The story of the relationship between Schragenheim and Wust is portrayed in the 1999 film Aimée & Jaguar, and in a book of the same name by Erica Fischer.  It is also the subject of the 1997 documentary Love Story: Berlin 1942.

Schragenheim was deported from Berlin to KZ Theresienstadt (now Czech Republic) on 8 September 1944 by the Nazi Gestapo secret police (transport nr. I/116). On 9 October 1944, she was deported from Theresienstadt to the extermination facility KZ Auschwitz Birkenau to be murdered (transport nr. Ep). As the gas chambers and crematoria were dismantled and blown up between November 1944 and January 1945, the mass extermination in Auschwitz came to an end, gradually. The inmates, including Felice Schragenheim, were taken on a death march to KZ Groß-Rosen, maybe later to a death march to KZ Bergen-Belsen. The date and place of her death are unknown. Officially, the date of her death was defined as 31 December 1944 by a Berlin court in 1948. Relatives set a memorial stone in Bergen-Belsen, naming "March 1945" as the date of her death.

Formative years
According to Yad Vashem, which has based its profile of Felice Schragenheim on data presented in the German Federal Archives publication, "The Memorial Book of the Federal Archives for the Victims of the Persecution of Jews in Germany (1933-1945)," Schragenheim was born in Berlin, Germany on 9 March 1922.

World War II
Employed during her early 20s as an editorial assistant by a Berlin-based publishing company which was sympathetic to the Nazi regime, Felice Schragenheim joined the German resistance to Nazism.

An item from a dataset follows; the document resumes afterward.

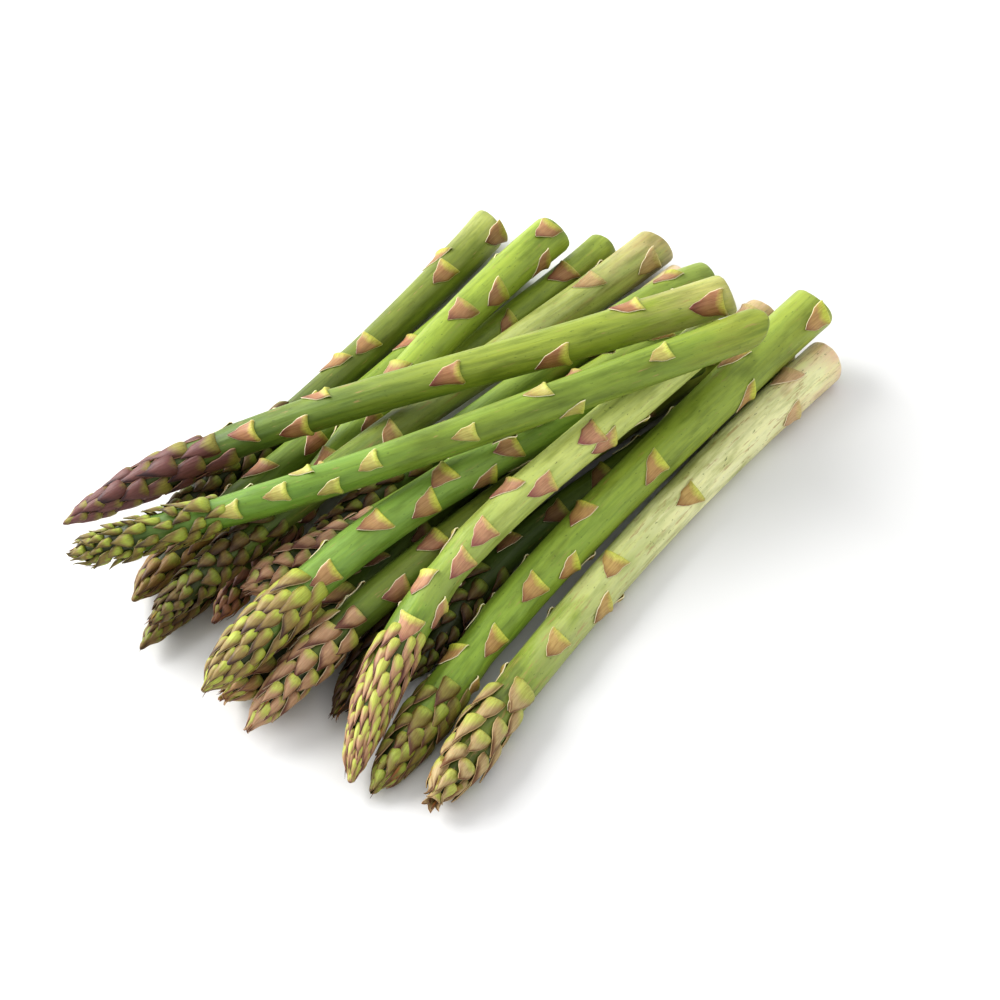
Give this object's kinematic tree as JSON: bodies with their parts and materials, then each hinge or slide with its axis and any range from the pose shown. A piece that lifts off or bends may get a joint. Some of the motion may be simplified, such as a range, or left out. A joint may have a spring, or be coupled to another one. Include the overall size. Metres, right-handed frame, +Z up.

Facing increased scrutiny by Nazi officials for her resistance work in 1942, Schragenheim was introduced by an acquaintance, who was employed as a housekeeper in the Berlin household of Günther Wust, a Nazi soldier, to Wust's wife, Charlotte Elisabeth "Lilly" Wust, who was residing in Berlin-Schmargendorf with her four children while her husband was away at war. Initially introduced by her alias "Felice Schröder," she eventually grew close enough to Wust to confide in her. Telling Wust her true name and revealing her history as a Jewish member of the German Resistance, Schragenheim soon fell in love.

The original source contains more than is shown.